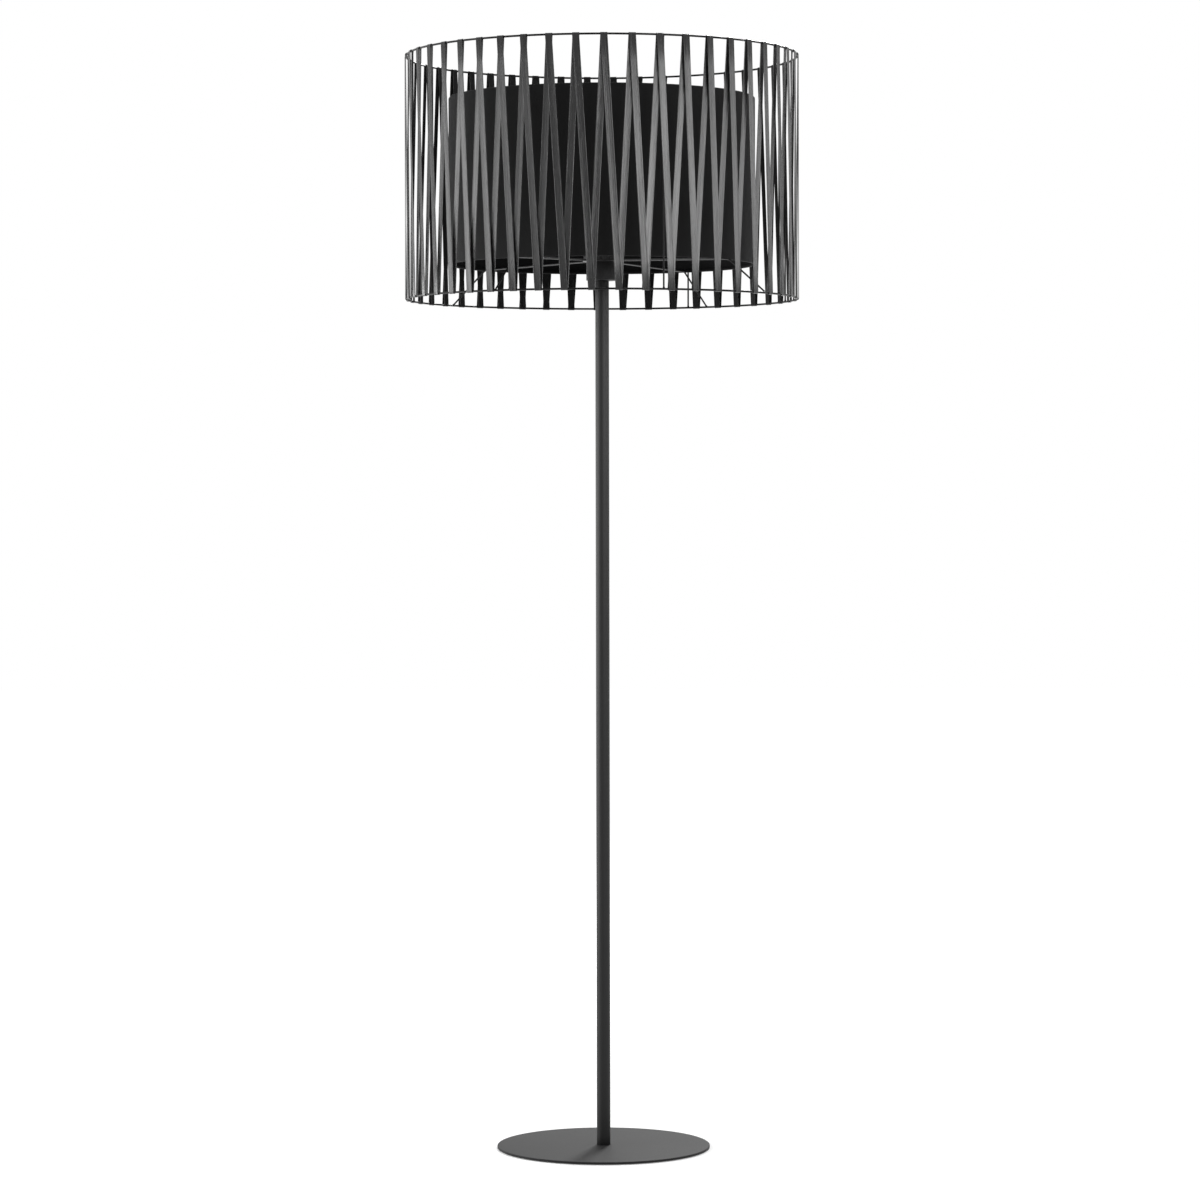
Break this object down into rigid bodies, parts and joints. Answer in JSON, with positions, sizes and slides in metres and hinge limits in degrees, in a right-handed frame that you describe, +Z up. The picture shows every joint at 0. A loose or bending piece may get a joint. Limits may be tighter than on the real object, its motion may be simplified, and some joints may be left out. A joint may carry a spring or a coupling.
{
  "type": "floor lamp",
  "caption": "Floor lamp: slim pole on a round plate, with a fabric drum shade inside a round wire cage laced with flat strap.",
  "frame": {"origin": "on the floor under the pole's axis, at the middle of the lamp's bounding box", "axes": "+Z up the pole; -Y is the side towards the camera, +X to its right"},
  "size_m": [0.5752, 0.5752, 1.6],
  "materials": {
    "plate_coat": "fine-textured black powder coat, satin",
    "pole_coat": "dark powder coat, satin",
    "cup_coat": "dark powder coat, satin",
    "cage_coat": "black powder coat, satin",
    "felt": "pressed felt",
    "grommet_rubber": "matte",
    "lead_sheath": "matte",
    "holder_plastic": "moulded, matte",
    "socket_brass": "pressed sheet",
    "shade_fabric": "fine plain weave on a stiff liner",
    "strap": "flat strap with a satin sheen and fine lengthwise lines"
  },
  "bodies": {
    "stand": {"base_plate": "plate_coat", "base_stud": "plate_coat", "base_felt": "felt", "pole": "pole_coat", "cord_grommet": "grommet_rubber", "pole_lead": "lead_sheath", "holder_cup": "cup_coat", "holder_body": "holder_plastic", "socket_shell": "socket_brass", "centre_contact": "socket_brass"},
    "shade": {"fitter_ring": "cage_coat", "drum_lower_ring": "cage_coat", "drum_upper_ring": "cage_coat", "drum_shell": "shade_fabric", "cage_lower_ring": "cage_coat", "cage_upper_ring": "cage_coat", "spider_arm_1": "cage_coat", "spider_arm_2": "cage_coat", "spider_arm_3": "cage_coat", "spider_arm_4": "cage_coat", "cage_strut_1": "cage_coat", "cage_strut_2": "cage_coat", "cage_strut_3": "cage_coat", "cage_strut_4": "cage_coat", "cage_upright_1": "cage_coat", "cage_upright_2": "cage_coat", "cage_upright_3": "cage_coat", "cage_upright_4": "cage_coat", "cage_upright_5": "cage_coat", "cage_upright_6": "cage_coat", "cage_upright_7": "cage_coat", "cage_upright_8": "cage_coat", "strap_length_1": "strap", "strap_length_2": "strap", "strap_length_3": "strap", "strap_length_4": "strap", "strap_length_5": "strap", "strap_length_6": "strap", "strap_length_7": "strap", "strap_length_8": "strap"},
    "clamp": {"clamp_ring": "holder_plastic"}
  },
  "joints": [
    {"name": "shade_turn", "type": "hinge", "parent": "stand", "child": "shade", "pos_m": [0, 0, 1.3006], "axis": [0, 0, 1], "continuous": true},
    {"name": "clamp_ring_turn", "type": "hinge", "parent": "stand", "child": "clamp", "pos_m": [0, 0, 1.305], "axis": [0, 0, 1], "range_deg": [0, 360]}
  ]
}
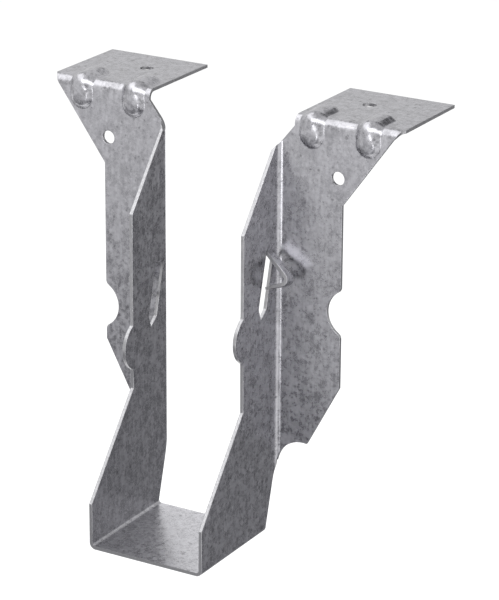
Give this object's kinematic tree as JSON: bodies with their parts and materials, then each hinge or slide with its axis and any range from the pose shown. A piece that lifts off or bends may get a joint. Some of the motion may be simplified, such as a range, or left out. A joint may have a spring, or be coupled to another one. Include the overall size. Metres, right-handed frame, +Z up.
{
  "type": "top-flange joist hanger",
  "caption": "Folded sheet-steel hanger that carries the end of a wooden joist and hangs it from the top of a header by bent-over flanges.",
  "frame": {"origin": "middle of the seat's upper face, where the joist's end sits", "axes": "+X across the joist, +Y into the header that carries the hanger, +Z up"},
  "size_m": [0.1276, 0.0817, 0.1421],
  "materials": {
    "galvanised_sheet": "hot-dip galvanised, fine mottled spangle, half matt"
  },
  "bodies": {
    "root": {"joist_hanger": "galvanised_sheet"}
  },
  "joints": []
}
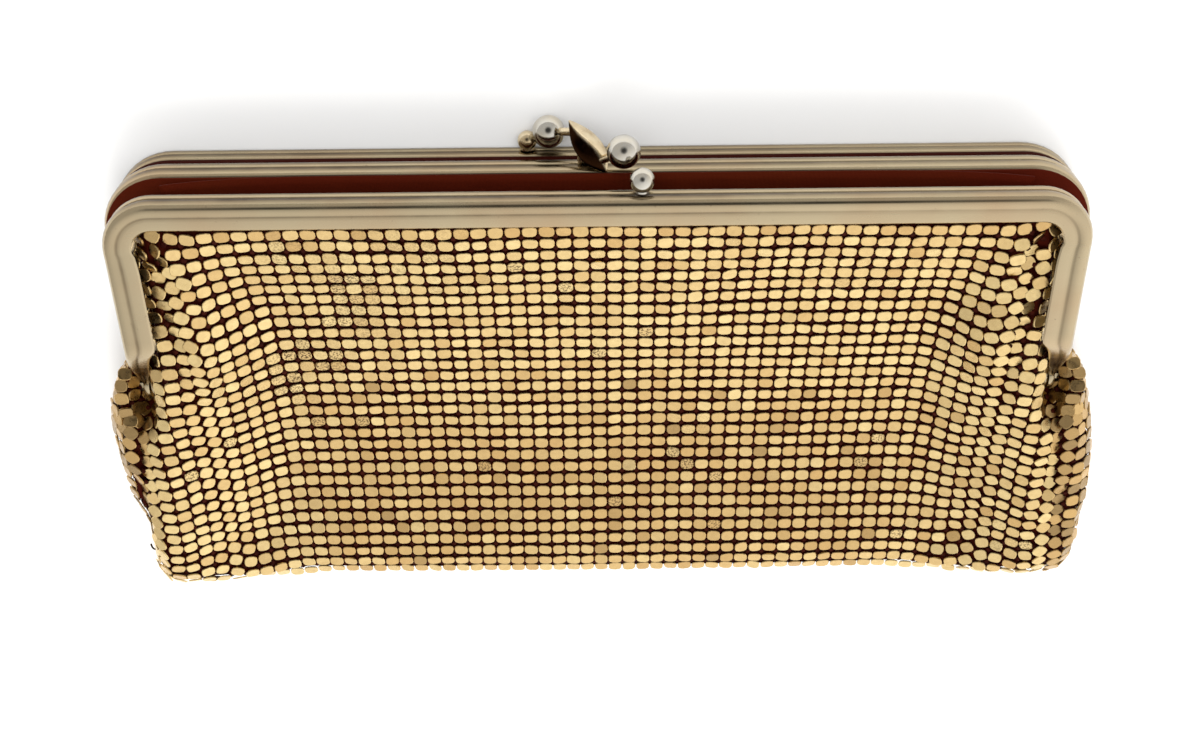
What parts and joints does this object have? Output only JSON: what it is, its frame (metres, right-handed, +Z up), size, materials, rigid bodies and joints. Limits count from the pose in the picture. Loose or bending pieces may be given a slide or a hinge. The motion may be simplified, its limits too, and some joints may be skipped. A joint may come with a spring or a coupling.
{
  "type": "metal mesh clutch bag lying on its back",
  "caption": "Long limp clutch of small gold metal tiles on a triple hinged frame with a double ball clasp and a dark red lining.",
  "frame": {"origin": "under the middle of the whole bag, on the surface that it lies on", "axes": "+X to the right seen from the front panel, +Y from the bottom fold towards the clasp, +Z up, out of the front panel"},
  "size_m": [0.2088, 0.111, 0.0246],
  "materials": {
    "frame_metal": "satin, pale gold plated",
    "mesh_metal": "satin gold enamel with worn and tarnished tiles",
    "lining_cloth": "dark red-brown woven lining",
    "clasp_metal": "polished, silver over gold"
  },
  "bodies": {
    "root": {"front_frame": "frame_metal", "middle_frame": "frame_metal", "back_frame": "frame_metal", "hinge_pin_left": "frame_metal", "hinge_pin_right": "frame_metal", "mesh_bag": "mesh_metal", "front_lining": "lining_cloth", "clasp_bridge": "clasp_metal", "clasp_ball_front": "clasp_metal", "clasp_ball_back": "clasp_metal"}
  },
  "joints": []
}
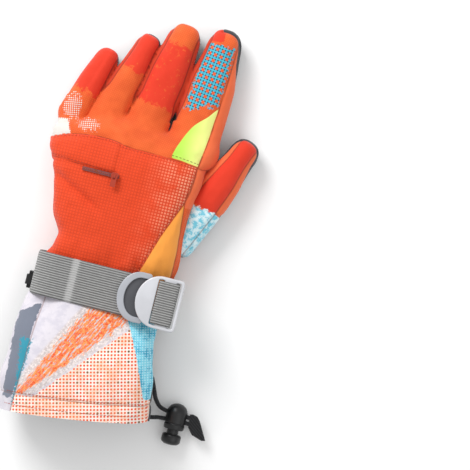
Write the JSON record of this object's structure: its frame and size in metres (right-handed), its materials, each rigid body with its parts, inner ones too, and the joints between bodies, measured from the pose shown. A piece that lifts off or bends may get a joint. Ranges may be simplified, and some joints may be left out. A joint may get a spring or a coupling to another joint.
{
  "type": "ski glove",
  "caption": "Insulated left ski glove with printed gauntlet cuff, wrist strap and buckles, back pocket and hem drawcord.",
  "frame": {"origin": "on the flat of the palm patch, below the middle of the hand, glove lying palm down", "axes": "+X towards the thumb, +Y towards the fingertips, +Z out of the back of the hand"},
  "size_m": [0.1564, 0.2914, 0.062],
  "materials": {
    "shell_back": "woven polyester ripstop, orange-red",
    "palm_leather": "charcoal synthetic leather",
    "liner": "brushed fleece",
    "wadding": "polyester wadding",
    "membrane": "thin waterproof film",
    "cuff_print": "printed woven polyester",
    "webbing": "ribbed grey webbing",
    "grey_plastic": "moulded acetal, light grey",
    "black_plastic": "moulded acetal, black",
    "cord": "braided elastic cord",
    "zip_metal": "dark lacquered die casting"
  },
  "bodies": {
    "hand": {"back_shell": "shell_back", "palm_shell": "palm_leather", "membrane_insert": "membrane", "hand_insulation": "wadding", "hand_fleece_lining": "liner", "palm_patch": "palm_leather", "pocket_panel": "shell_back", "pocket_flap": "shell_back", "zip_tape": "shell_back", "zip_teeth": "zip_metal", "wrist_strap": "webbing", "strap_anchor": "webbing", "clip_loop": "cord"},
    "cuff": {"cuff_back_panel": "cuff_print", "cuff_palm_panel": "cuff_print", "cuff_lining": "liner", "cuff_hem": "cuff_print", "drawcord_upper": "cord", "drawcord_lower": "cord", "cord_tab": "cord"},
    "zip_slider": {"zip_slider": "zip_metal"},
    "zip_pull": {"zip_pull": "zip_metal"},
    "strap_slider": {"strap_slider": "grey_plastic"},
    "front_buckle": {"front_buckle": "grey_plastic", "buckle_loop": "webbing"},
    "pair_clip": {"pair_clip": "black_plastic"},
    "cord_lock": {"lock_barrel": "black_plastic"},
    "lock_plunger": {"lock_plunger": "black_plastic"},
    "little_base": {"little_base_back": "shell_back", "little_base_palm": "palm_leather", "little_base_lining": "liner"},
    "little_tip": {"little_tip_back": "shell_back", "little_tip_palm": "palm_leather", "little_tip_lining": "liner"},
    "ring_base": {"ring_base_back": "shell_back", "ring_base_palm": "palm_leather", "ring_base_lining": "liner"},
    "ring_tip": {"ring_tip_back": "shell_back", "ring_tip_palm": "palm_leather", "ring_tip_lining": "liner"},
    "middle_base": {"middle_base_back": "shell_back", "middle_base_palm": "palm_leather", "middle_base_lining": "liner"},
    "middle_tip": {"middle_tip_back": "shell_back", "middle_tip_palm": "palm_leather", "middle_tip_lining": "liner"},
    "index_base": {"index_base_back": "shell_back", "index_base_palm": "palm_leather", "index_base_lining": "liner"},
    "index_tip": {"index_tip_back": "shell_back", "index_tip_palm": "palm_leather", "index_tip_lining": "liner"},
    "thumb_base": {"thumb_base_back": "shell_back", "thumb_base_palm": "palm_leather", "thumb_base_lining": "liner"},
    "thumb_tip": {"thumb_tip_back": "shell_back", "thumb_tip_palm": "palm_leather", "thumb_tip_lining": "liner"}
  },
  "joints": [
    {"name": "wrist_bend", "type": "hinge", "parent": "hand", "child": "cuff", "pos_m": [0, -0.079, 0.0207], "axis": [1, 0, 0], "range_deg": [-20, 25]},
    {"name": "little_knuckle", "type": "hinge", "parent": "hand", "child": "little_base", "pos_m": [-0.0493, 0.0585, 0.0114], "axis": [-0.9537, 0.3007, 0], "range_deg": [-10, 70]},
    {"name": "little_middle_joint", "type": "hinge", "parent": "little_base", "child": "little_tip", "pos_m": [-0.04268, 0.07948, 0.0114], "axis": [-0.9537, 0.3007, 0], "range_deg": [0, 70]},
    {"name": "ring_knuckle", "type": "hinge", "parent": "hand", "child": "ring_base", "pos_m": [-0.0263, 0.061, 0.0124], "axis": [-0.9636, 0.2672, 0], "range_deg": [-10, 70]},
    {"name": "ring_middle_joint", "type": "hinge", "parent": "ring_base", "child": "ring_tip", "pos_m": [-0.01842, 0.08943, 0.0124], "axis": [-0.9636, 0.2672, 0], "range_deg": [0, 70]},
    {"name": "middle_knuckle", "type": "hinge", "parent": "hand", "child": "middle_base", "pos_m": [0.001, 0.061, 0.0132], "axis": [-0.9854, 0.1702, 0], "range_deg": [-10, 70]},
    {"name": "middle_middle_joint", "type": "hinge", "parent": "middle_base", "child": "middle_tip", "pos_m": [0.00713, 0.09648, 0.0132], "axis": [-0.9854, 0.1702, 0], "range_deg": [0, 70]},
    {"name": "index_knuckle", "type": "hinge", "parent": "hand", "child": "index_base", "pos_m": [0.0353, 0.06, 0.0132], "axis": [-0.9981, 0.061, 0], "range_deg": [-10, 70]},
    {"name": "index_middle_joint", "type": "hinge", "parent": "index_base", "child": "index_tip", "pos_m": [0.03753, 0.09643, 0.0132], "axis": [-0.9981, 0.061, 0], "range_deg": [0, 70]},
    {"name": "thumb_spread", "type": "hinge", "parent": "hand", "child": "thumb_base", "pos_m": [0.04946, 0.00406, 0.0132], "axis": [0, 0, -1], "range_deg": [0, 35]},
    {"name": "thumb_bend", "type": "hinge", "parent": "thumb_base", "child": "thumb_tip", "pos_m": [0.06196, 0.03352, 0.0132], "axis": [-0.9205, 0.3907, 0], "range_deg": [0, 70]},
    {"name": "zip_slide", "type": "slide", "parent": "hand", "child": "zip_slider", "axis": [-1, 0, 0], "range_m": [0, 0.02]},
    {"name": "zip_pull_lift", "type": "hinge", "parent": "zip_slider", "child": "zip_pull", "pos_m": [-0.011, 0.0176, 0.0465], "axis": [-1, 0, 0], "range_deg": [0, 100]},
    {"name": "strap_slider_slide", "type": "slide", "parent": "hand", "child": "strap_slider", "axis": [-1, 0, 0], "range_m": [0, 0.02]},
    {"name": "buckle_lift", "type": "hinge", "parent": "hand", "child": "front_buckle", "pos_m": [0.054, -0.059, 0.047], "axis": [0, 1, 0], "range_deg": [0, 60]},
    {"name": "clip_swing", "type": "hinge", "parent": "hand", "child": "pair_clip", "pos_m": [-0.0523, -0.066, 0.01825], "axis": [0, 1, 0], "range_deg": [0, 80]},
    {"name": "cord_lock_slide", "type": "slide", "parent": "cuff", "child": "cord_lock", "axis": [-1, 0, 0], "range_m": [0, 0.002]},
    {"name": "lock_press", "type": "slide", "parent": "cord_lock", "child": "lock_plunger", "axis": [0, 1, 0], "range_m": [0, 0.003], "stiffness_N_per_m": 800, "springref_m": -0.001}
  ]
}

━━━━━━━━━━━━━━━━━━━━

▶ _Short task_
Copy all lines from the listing that contain "bending".

▶ _Written response_
Break this object down into rigid bodies, parts and joints. Answer in JSON, with positions, sizes and slides in metres and hinge limits in degrees, in a right-handed frame that you describe, +Z up. The picture shows every joint at 0. A loose or bending piece may get a joint. Limits may be tighter than on the real object, its motion may be simplified, and some joints may be left out. A joint may carry a spring or a coupling.
What parts and joints does this object have? Output only JSON: what it is, its frame (metres, right-handed, +Z up), size, materials, rigid bodies and joints. Limits count from the pose in the picture. Loose or bending pieces may be given a slide or a hinge. The motion may be simplified, its limits too, and some joints may be skipped. A joint may come with a spring or a coupling.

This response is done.